Italy took around 20.5 bcm of gas from Algeria last year. With imports down by half on average this year, Algeria has around 10 bcm of extra gas to play with.

As a result, Sonatrach recently launched a number of tenders for the supply of spot and medium-term LNG to buyers in Asia and the Atlantic Basin, trade sources said.

It started offering single cargoes to buyers in June after starting up its new 4.5 million tonne/year liquefaction train at the Skikda LNG plant, but is now looking to sell a strip of six cargoes from October, as well as a 12-month supply commitment after that, traders said.

LNG is ordinary gas that has been chilled to liquid form for transport via tanker across the globe.

"The increased availability of Sonatrach LNG is largely to do with the reduced take-or-pay volumes contracted to Italy, but also probably attributable to the fact that they are more confident in their new train at Skikda," an industry source said.

A rise in marketed volumes from Algeria has been greeted by a mixture of surprise and caution among traders, concerned at the country's declining energy output and not always spotless track-record of meeting its obligations.

Some traders say they would think twice about longer-term supply deals with Algeria in the absence of certain reassurances.

Wood Mackenzie energy analyst Massimo Di-Odoardo also raised concerns about future supply from Algeria.

"There's a big Eni contract that expires end-2019 and we'll have to see if Sonatrach can fulfill its obligations beyond if investment decisions continue to disappoint," Di-Odoardo said.

STRATEGY BACKFIRED

How much extra LNG can be shipped out of Algeria is uncertain given plans to keep exports from its two plants below capacity as a means of easing pressure on ageing infrastructure, traders say.
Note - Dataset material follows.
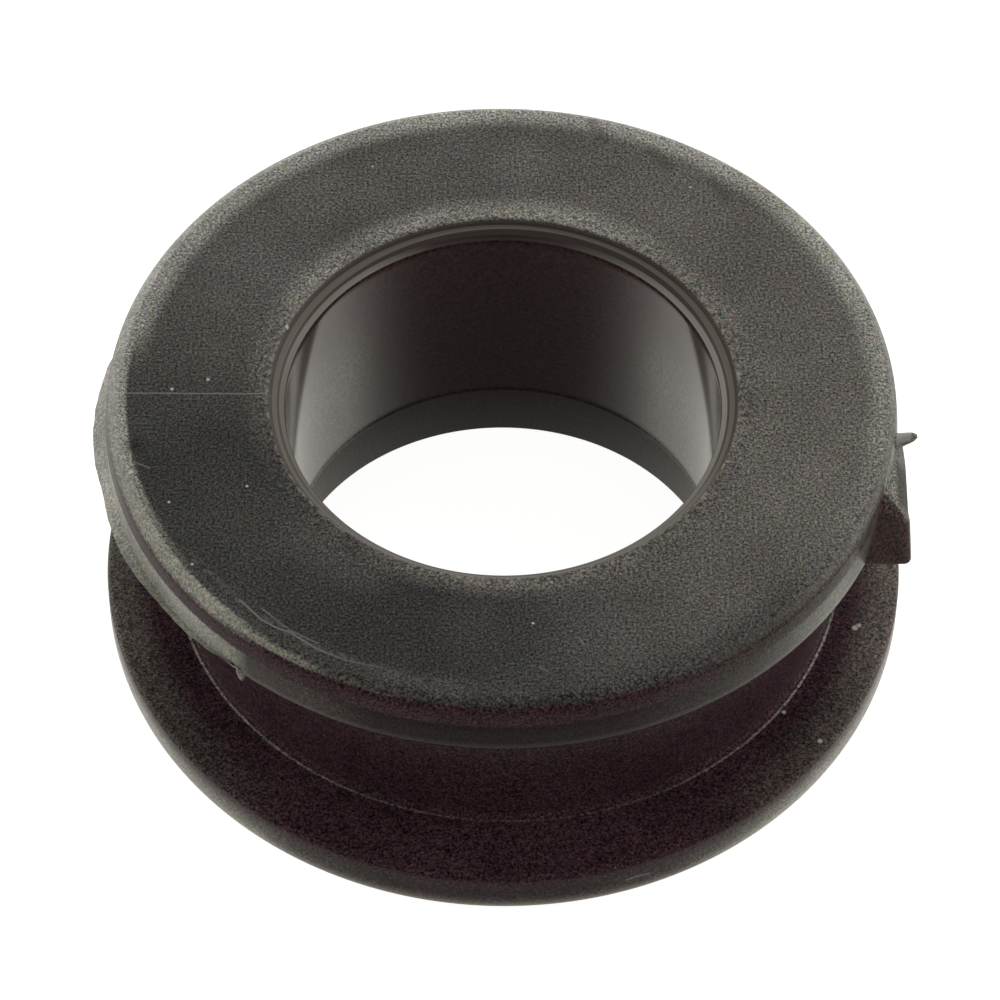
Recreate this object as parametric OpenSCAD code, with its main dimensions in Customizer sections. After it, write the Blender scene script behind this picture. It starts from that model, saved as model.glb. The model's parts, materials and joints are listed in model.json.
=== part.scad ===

Others say the offer of additional LNG volumes may end up being conditional on Sonatrach fetching a high price. Given that the LNG market is in a softening phase, doubts remains over whether all the cargoes on offer will be sold.

"Everyone else has been making off like bandits in recent years, but not so Algeria," the industry source said, referring to bumper profits made by many LNG exporters.

Although rich in oil and gas, Algeria needs investment in pipeline capacity to connect smaller, more remote fields in desert areas with the export hubs dotted along its coast.

Sonatrach has also struggled to repair a commercial strategy that backfired spectacularly in the last decade.

It committed a chunk of export capacity with the intention of selling all the volume on the spot market. However, its decision to abandon a formula of indexing LNG supplies to oil prices proved costly for Sonatrach as spot LNG prices collapsed in the wake of the global economic crisis in 2008.

"If you do some back-of-the-envelope maths, Algeria was $3 billion less well off in 2008 because of that decision," an analyst who asked to remain anonymous said.

The company has since recommitted to long-term contracts linked to oil.

After 2005, Algeria's gas production began to fall as key but mature fields such as Hass R'Mel went into terminal decline.

BP data shows Algerian gas output of 81 bcm in 2012 and around 80 bcm in 2010, versus 88 bcm in 2005.

Italy receives gas from Algeria through two sub-sea pipelines, but demand in the recession-hit country has fallen sharply and utilities want to turn down imports.

Italy, which imported almost 70 bcm of gas last year, took around 20.5 bcm from Algeria, down on the previous year. Imports have halved again this year.